Di Kalimantan Tengah, Direktur Walhi Provinsi Kalteng Dimas Novian Hartono menyebutkan, program pangan tidak hanya berada di kawasan gambut, tetapi juga di luar kawasan itu. Totalnya bakal mencapai 3,2 juta hektar mulai dari komoditas padi dan singkong.
”Ini adalah kesalahan masa lalu yang diulang, puluhan tahun lalu program seperti ini dibuat lalu gagal dan berujung bencana kebakaran hutan dan lahan,” kata Dimas.

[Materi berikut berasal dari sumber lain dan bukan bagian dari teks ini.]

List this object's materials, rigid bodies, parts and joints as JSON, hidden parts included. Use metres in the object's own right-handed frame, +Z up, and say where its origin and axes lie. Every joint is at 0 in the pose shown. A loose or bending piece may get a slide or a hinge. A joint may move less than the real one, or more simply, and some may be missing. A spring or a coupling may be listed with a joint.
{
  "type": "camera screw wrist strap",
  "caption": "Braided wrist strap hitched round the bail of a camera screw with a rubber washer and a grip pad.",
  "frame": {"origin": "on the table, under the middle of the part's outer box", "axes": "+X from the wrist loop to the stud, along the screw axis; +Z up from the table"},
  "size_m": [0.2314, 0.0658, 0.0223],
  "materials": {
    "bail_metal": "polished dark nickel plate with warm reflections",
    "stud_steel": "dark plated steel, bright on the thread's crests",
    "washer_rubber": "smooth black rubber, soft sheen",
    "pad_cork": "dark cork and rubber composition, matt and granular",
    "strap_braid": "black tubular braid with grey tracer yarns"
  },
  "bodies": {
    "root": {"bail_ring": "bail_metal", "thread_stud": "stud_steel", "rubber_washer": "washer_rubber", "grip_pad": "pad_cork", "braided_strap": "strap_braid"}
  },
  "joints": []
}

KOMPAS/DIONISIUS REYNALDO TRIWIBOWO
Salah satu kanal primer di lahan bekas PLG tahun 1995 di wilayah Dadahup, Kabupaten Kapuas, Kalimantan Tengah, Kamis (9/7/2020). Kanal itu menurut rencana bakal direhabilitasi untuk keperluan program lumbung pangan.
Dimas menambahkan, dalam kebijakan itu juga tidak memasukkan hal pengendalian dan perlindungan ekosistem gambut. Padahal, jenis tanah yang digunakan dalam program itu adalah gambut yang tidak bisa dikelola sembarangan.
Pengamat Lingkungan Hidup Kalteng, Fatkhurohman, menjelaskan, dalam kebijakan itu salah satu alasan yang diberikan adalah karena Food Estate merupakan program pangan dengan skala luas termasuk untuk perkebunan. Pembuat kebijakan, menurut dia, lupa bahwa sejarah kawasan hutan di Kalteng pernah mengeluarkan kebijakan serupa pada 1981 untuk tujuan serupa.
”Saat itu, kawasan hutan yang harusnya dilindungi justru dilepas begitu saja untuk pertanian dan perkebunan skala luas yang berakhir produktivitas hancur dan tidak optimal. Belum lagi konflik sosial yang timbul saat itu,” ungkap Fatkhurohman.
Fatkhurohman menambahkan, di luar kawasan gambut, fungsi lindung hutan akan sangat tergantung pada tutupannya dan hal ini sudah diatur dalam kebijakan Peraturan Pemerintah Nomor 104 Tahun 2014 tentang Tata cara Perubahan Peruntukan dan Fungsi Kawasan Hutan. Sayangnya, Blok E yang memiliki tutupan hutan paling bagus dalam proyek PLG lalu itu saat ini terancam dibuka.
”Blok E itu bukan hanya kubah gambut, melainkan puncaknya gambut. Gambut paling dalam ada di situ, bahkan sdah jadi habitat orangutan,” ungkap Fatkhurohman.
KOMPAS/DIONISIUS REYNALDO TRIWIBOWO
Para menteri sedang duduk dan berbincang di pondok dekat demplot pertanian di Desa Bentuk Jaya, Kabupaten Kapuas, Kalimantan Tengah, Kamis (10/7/2020).
Wakil Menteri KLHK Alue Dohong saat dihubungi dari Palangkaraya belum mau berkomentar terkait hal tersebut. Beberapa pejabat daerah pun demikian, salah satunya Pelaksana Tugas Kepala Dinas Lingkungan Hidup Provinsi Kalteng Esau A Tambang. ”Kami masih pelajari kebijakan tersebut,” ujarnya singkat.
Pada konsultasi publik mengenai studi analisis dampak lingkungan pada Sabtu (14/11/2020), Asisten I Sekretaris Daerah Kalteng Hamka mengungkapkan, program strategis nasional tersebut meliputi dua proses, yakni intensifikasi dan ekstensifikasi. Dalam program ekstensifikasi, yang belum dimulai, pihaknya memang akan memperluas wilayahnya ke kawasan yang selama ini terdegradasi atau terbengkalai.
”Makanya, perlu dilakukan konsultasi publik agar kebijakan yang diambli nanti juga tindakannya akan berdasarkan fakta dan obyektivitas,” kata Hamka.